▸ **Dataset records**

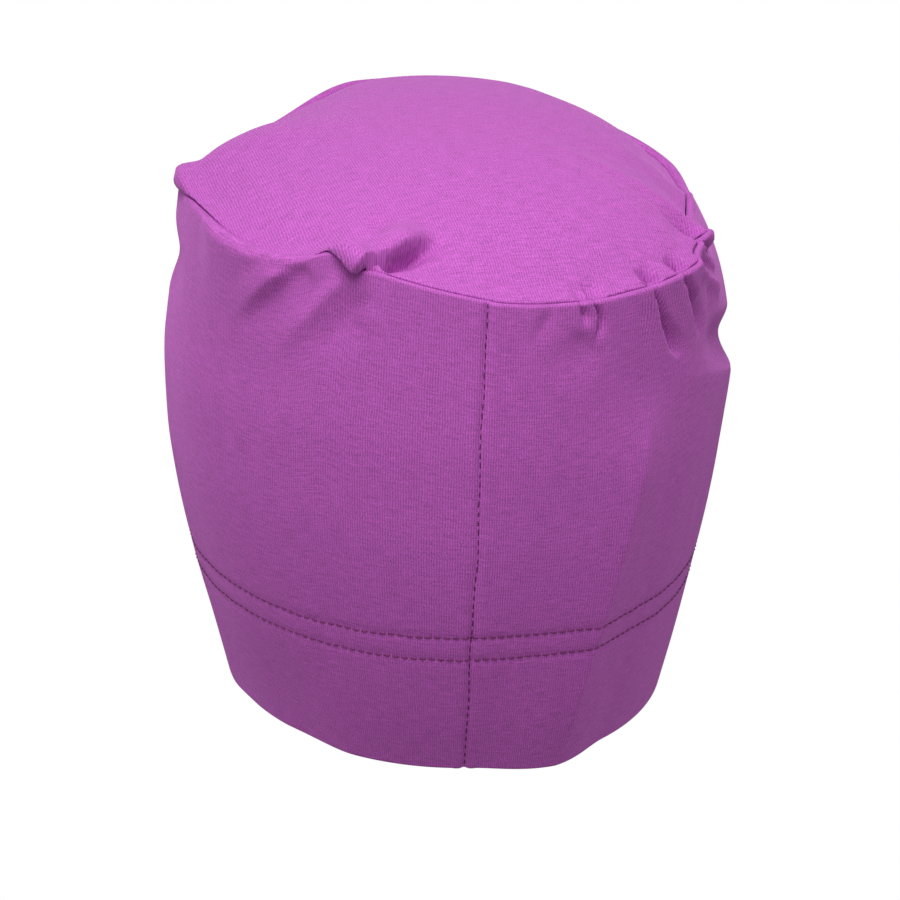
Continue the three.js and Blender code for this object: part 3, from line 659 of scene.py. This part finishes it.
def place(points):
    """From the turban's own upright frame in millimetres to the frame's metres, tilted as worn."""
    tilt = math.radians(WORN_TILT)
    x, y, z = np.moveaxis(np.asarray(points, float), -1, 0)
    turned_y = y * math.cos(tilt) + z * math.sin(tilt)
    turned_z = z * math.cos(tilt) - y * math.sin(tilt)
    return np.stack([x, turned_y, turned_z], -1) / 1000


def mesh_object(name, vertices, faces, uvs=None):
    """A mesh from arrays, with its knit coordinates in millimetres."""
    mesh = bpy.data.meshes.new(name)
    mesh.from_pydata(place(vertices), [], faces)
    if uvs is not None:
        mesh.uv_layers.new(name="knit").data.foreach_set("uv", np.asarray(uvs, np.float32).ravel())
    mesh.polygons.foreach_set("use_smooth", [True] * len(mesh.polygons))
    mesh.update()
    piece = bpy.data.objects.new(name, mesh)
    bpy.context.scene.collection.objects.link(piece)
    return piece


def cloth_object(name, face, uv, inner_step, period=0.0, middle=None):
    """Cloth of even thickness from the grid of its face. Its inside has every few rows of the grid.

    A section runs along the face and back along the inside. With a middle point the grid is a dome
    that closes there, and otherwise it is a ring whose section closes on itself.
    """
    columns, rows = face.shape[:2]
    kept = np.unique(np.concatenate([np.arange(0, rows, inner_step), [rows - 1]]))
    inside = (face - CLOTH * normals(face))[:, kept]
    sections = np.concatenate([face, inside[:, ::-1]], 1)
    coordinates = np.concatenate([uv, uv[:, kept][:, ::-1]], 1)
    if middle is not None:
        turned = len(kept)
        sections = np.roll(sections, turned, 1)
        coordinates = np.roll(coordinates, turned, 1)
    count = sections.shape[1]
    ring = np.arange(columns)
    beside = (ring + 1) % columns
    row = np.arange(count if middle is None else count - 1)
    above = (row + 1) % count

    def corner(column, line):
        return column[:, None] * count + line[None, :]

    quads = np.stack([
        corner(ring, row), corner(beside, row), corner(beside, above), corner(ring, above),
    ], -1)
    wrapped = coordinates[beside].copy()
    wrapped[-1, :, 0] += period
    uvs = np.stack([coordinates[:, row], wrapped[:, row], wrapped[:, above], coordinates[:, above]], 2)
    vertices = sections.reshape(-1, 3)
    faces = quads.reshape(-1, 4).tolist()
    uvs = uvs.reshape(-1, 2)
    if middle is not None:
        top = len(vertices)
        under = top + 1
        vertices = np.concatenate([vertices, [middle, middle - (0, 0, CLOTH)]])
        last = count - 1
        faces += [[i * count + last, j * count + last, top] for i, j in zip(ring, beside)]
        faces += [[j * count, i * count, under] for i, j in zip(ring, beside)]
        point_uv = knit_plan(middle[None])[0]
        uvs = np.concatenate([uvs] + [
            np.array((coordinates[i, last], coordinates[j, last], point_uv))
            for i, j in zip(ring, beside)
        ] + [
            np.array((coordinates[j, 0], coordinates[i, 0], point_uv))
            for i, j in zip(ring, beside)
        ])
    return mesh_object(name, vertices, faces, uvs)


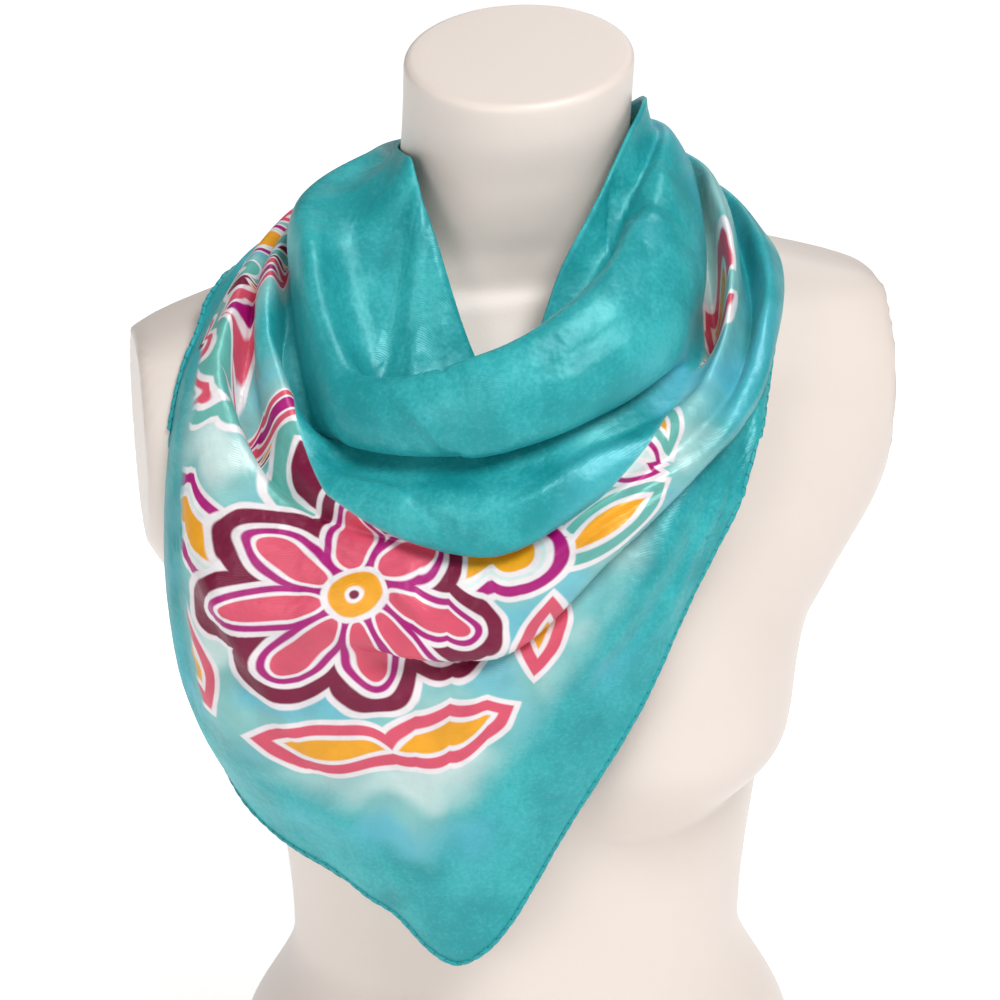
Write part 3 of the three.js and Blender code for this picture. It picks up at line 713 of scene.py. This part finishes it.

▸ **REQUIREMENTS**
Pull out each record as written and restate it exactly.

▸ **ANSWER IN FULL**
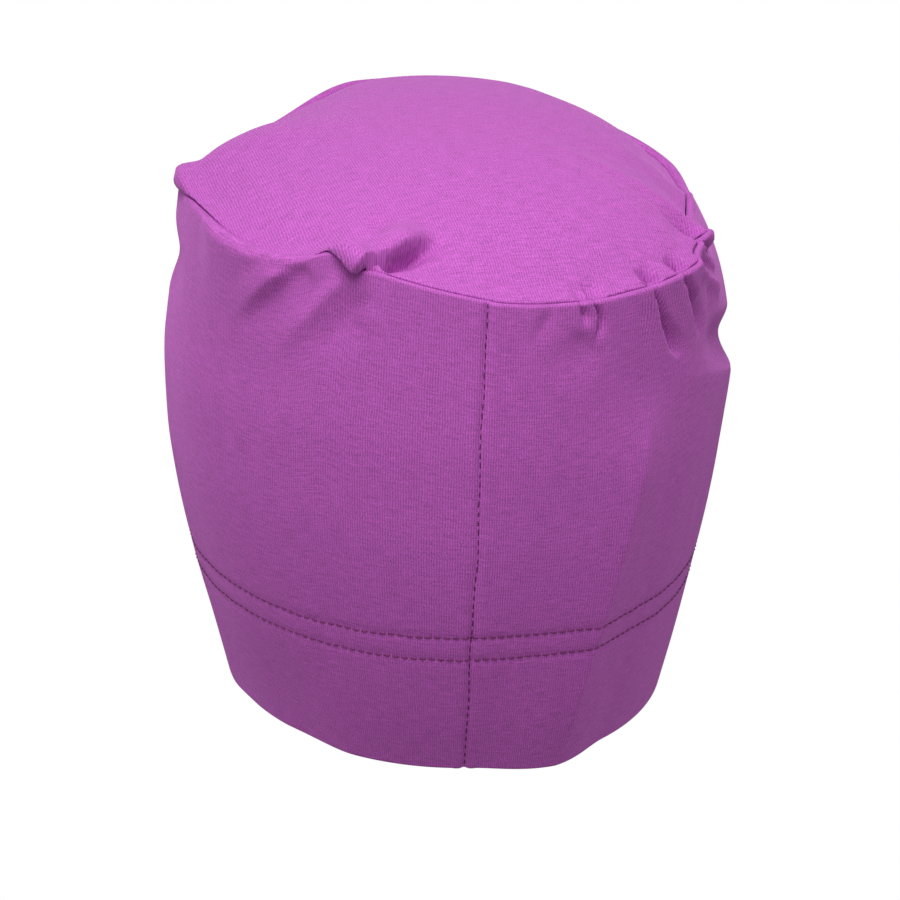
Continue the three.js and Blender code for this object: part 3, from line 659 of scene.py. This part finishes it.
def place(points):
    """From the turban's own upright frame in millimetres to the frame's metres, tilted as worn."""
    tilt = math.radians(WORN_TILT)
    x, y, z = np.moveaxis(np.asarray(points, float), -1, 0)
    turned_y = y * math.cos(tilt) + z * math.sin(tilt)
    turned_z = z * math.cos(tilt) - y * math.sin(tilt)
    return np.stack([x, turned_y, turned_z], -1) / 1000


def mesh_object(name, vertices, faces, uvs=None):
    """A mesh from arrays, with its knit coordinates in millimetres."""
    mesh = bpy.data.meshes.new(name)
    mesh.from_pydata(place(vertices), [], faces)
    if uvs is not None:
        mesh.uv_layers.new(name="knit").data.foreach_set("uv", np.asarray(uvs, np.float32).ravel())
    mesh.polygons.foreach_set("use_smooth", [True] * len(mesh.polygons))
    mesh.update()
    piece = bpy.data.objects.new(name, mesh)
    bpy.context.scene.collection.objects.link(piece)
    return piece


def cloth_object(name, face, uv, inner_step, period=0.0, middle=None):
    """Cloth of even thickness from the grid of its face. Its inside has every few rows of the grid.

    A section runs along the face and back along the inside. With a middle point the grid is a dome
    that closes there, and otherwise it is a ring whose section closes on itself.
    """
    columns, rows = face.shape[:2]
    kept = np.unique(np.concatenate([np.arange(0, rows, inner_step), [rows - 1]]))
    inside = (face - CLOTH * normals(face))[:, kept]
    sections = np.concatenate([face, inside[:, ::-1]], 1)
    coordinates = np.concatenate([uv, uv[:, kept][:, ::-1]], 1)
    if middle is not None:
        turned = len(kept)
        sections = np.roll(sections, turned, 1)
        coordinates = np.roll(coordinates, turned, 1)
    count = sections.shape[1]
    ring = np.arange(columns)
    beside = (ring + 1) % columns
    row = np.arange(count if middle is None else count - 1)
    above = (row + 1) % count

    def corner(column, line):
        return column[:, None] * count + line[None, :]

    quads = np.stack([
        corner(ring, row), corner(beside, row), corner(beside, above), corner(ring, above),
    ], -1)
    wrapped = coordinates[beside].copy()
    wrapped[-1, :, 0] += period
    uvs = np.stack([coordinates[:, row], wrapped[:, row], wrapped[:, above], coordinates[:, above]], 2)
    vertices = sections.reshape(-1, 3)
    faces = quads.reshape(-1, 4).tolist()
    uvs = uvs.reshape(-1, 2)
    if middle is not None:
        top = len(vertices)
        under = top + 1
        vertices = np.concatenate([vertices, [middle, middle - (0, 0, CLOTH)]])
        last = count - 1
        faces += [[i * count + last, j * count + last, top] for i, j in zip(ring, beside)]
        faces += [[j * count, i * count, under] for i, j in zip(ring, beside)]
        point_uv = knit_plan(middle[None])[0]
        uvs = np.concatenate([uvs] + [
            np.array((coordinates[i, last], coordinates[j, last], point_uv))
            for i, j in zip(ring, beside)
        ] + [
            np.array((coordinates[j, 0], coordinates[i, 0], point_uv))
            for i, j in zip(ring, beside)
        ])
    return mesh_object(name, vertices, faces, uvs)


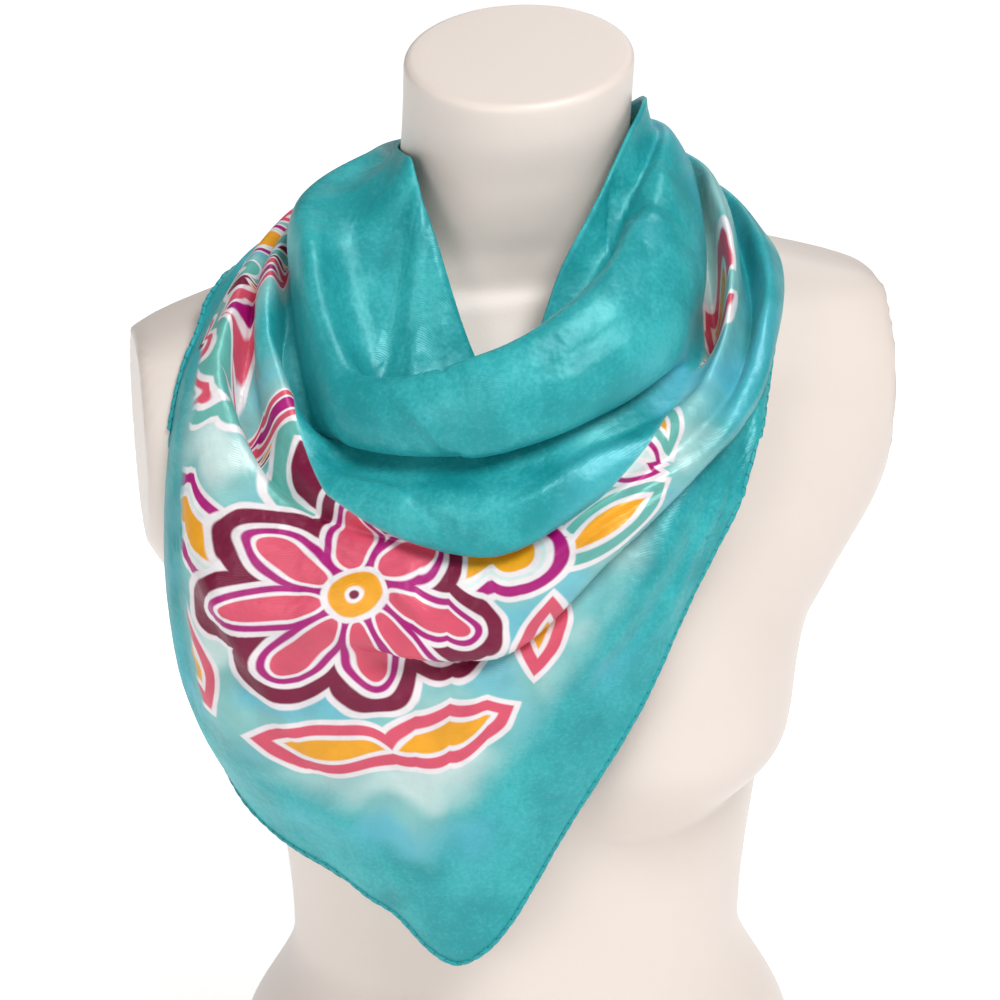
Write part 3 of the three.js and Blender code for this picture. It picks up at line 713 of scene.py. This part finishes it.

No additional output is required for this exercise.